Which lines below fall between the one containing "Recreate this object" and the one containing "SECTION_H = BAY * BAYS_PER_SECTION"? Repeat them exactly, counting both of those lines, and add nothing else.

## [Data to process]
——
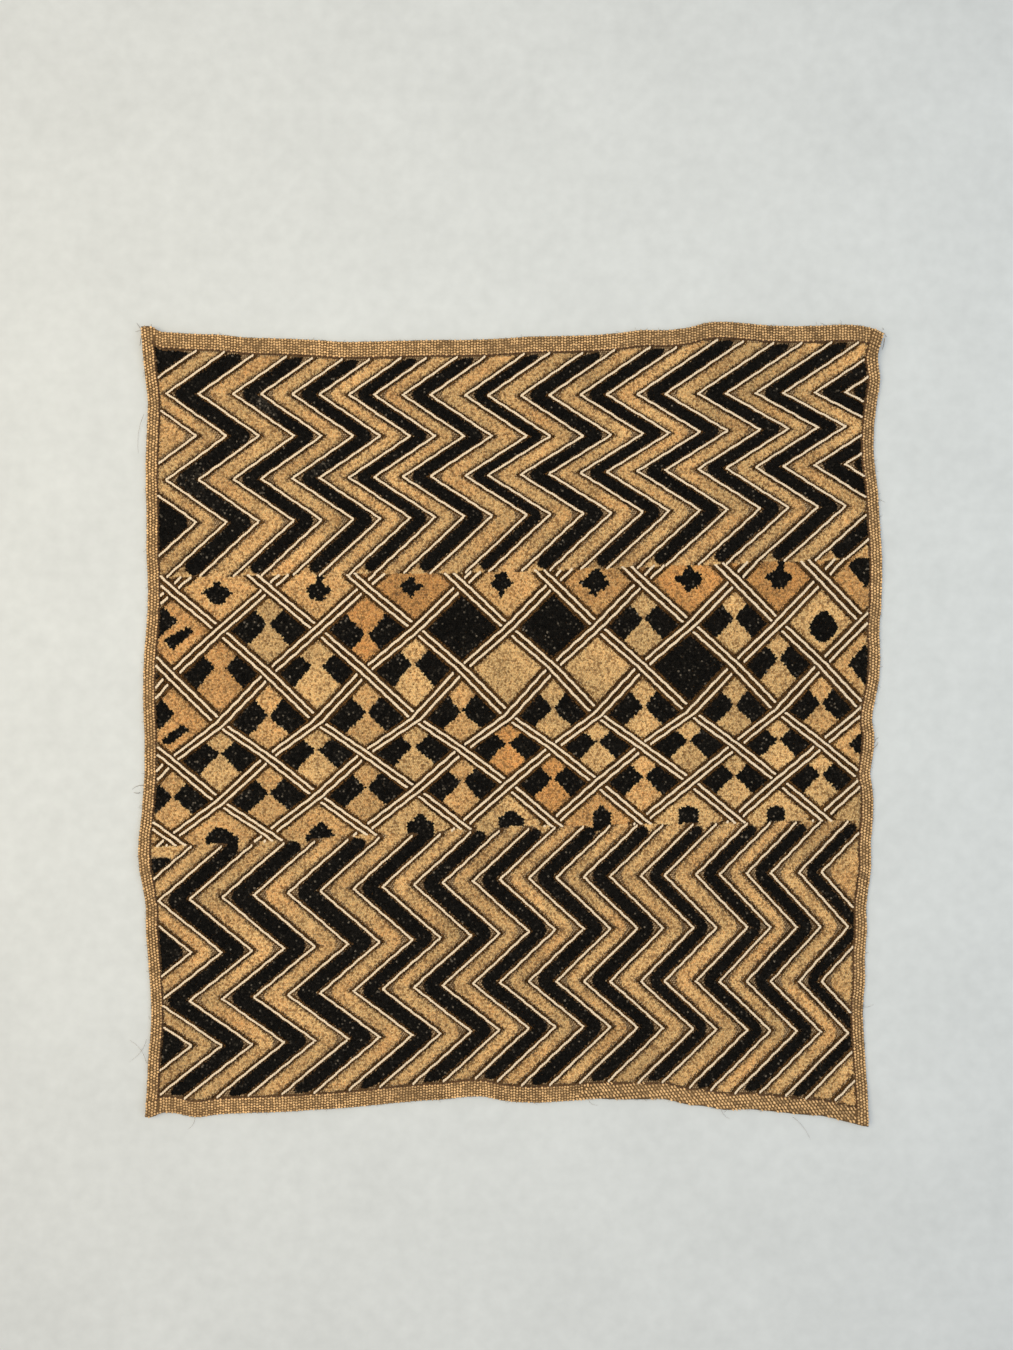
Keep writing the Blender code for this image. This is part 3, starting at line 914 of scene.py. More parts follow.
——
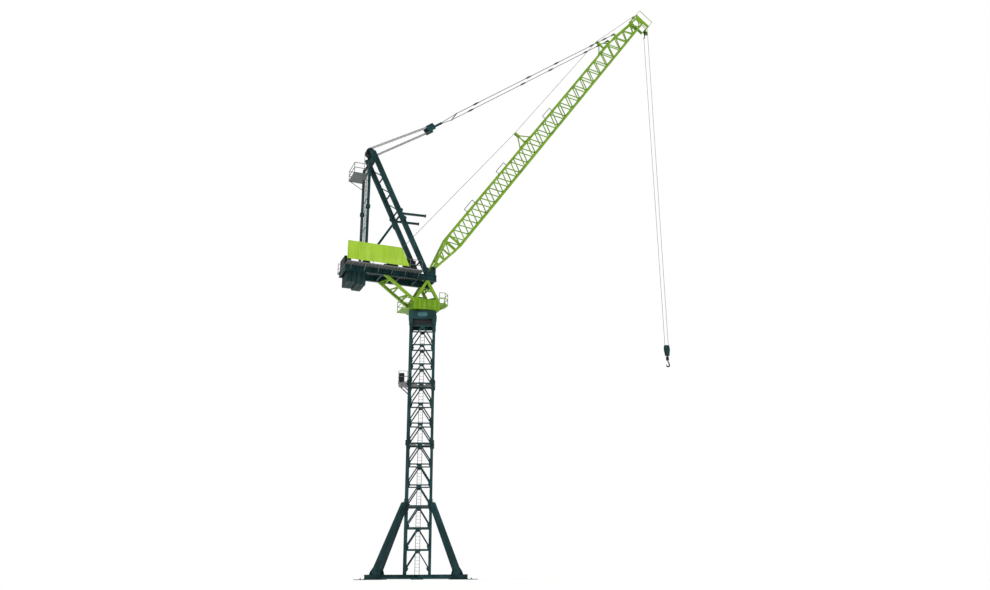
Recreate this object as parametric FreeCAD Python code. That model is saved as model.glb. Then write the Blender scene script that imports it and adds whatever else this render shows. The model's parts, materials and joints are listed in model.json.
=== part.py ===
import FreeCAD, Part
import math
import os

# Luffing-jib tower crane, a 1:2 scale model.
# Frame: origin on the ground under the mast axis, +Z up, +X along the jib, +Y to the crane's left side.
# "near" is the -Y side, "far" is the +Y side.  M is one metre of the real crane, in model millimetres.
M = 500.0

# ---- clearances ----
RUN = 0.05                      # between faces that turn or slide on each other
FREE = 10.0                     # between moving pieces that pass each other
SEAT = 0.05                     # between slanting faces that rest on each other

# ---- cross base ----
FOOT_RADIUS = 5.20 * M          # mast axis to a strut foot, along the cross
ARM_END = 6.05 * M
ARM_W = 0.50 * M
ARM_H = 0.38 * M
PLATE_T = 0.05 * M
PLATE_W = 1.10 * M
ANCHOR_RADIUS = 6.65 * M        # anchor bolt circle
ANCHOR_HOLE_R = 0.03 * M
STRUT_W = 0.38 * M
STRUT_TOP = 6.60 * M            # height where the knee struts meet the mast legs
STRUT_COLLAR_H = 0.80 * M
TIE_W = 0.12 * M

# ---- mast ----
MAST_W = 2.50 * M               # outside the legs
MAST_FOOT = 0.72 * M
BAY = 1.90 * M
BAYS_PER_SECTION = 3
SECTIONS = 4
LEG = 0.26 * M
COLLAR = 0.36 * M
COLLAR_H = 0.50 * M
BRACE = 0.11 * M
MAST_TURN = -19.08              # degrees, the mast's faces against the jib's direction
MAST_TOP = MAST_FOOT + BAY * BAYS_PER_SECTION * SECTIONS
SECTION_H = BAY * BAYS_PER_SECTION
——
## [Written response]
Recreate this object as parametric FreeCAD Python code. That model is saved as model.glb. Then write the Blender scene script that imports it and adds whatever else this render shows. The model's parts, materials and joints are listed in model.json.
=== part.py ===
import FreeCAD, Part
import math
import os

# Luffing-jib tower crane, a 1:2 scale model.
# Frame: origin on the ground under the mast axis, +Z up, +X along the jib, +Y to the crane's left side.
# "near" is the -Y side, "far" is the +Y side.  M is one metre of the real crane, in model millimetres.
M = 500.0

# ---- clearances ----
RUN = 0.05                      # between faces that turn or slide on each other
FREE = 10.0                     # between moving pieces that pass each other
SEAT = 0.05                     # between slanting faces that rest on each other

# ---- cross base ----
FOOT_RADIUS = 5.20 * M          # mast axis to a strut foot, along the cross
ARM_END = 6.05 * M
ARM_W = 0.50 * M
ARM_H = 0.38 * M
PLATE_T = 0.05 * M
PLATE_W = 1.10 * M
ANCHOR_RADIUS = 6.65 * M        # anchor bolt circle
ANCHOR_HOLE_R = 0.03 * M
STRUT_W = 0.38 * M
STRUT_TOP = 6.60 * M            # height where the knee struts meet the mast legs
STRUT_COLLAR_H = 0.80 * M
TIE_W = 0.12 * M

# ---- mast ----
MAST_W = 2.50 * M               # outside the legs
MAST_FOOT = 0.72 * M
BAY = 1.90 * M
BAYS_PER_SECTION = 3
SECTIONS = 4
LEG = 0.26 * M
COLLAR = 0.36 * M
COLLAR_H = 0.50 * M
BRACE = 0.11 * M
MAST_TURN = -19.08              # degrees, the mast's faces against the jib's direction
MAST_TOP = MAST_FOOT + BAY * BAYS_PER_SECTION * SECTIONS
SECTION_H = BAY * BAYS_PER_SECTION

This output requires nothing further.